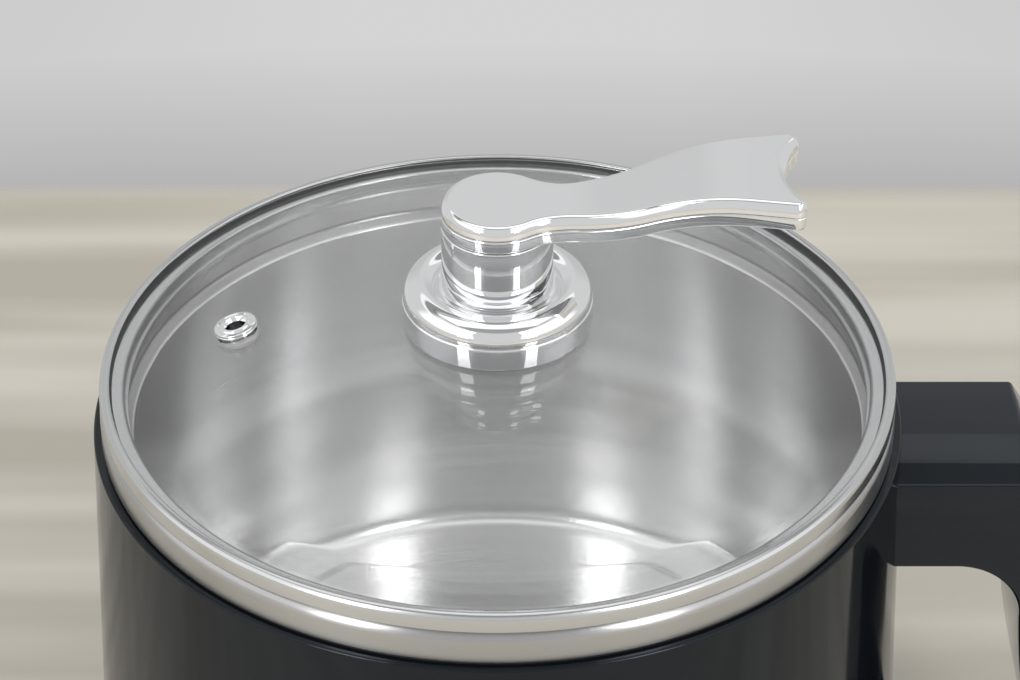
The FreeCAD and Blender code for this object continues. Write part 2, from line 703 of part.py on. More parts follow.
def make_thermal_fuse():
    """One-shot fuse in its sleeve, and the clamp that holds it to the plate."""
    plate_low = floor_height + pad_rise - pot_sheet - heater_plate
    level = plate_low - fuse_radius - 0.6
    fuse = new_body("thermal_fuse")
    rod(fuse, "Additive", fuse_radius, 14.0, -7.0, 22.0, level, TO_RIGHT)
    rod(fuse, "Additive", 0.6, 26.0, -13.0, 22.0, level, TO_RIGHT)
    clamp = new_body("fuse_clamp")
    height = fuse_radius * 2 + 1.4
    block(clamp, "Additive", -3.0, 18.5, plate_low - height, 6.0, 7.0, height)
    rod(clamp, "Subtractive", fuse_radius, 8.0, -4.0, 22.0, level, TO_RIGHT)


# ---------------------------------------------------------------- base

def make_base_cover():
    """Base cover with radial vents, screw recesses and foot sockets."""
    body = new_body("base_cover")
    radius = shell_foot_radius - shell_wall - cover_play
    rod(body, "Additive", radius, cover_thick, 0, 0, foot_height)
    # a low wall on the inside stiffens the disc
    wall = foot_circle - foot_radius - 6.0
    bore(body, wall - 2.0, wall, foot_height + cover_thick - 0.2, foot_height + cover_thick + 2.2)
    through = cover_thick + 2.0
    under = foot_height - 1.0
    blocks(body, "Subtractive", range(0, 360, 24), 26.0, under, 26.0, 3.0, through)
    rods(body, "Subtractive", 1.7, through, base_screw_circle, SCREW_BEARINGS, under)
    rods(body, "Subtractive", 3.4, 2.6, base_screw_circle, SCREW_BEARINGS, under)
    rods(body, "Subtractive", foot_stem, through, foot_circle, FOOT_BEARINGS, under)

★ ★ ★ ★

Set down the listing above in full, please, exactly as it appears.

EXPECTED OUTPUT:
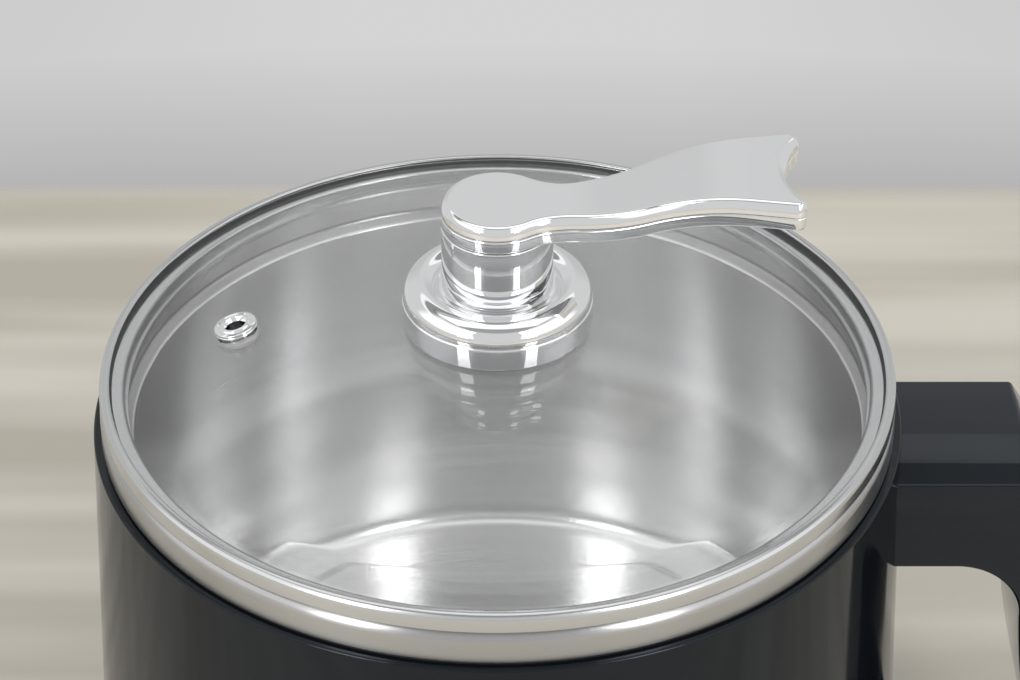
The FreeCAD and Blender code for this object continues. Write part 2, from line 703 of part.py on. More parts follow.
def make_thermal_fuse():
    """One-shot fuse in its sleeve, and the clamp that holds it to the plate."""
    plate_low = floor_height + pad_rise - pot_sheet - heater_plate
    level = plate_low - fuse_radius - 0.6
    fuse = new_body("thermal_fuse")
    rod(fuse, "Additive", fuse_radius, 14.0, -7.0, 22.0, level, TO_RIGHT)
    rod(fuse, "Additive", 0.6, 26.0, -13.0, 22.0, level, TO_RIGHT)
    clamp = new_body("fuse_clamp")
    height = fuse_radius * 2 + 1.4
    block(clamp, "Additive", -3.0, 18.5, plate_low - height, 6.0, 7.0, height)
    rod(clamp, "Subtractive", fuse_radius, 8.0, -4.0, 22.0, level, TO_RIGHT)


# ---------------------------------------------------------------- base

def make_base_cover():
    """Base cover with radial vents, screw recesses and foot sockets."""
    body = new_body("base_cover")
    radius = shell_foot_radius - shell_wall - cover_play
    rod(body, "Additive", radius, cover_thick, 0, 0, foot_height)
    # a low wall on the inside stiffens the disc
    wall = foot_circle - foot_radius - 6.0
    bore(body, wall - 2.0, wall, foot_height + cover_thick - 0.2, foot_height + cover_thick + 2.2)
    through = cover_thick + 2.0
    under = foot_height - 1.0
    blocks(body, "Subtractive", range(0, 360, 24), 26.0, under, 26.0, 3.0, through)
    rods(body, "Subtractive", 1.7, through, base_screw_circle, SCREW_BEARINGS, under)
    rods(body, "Subtractive", 3.4, 2.6, base_screw_circle, SCREW_BEARINGS, under)
    rods(body, "Subtractive", foot_stem, through, foot_circle, FOOT_BEARINGS, under)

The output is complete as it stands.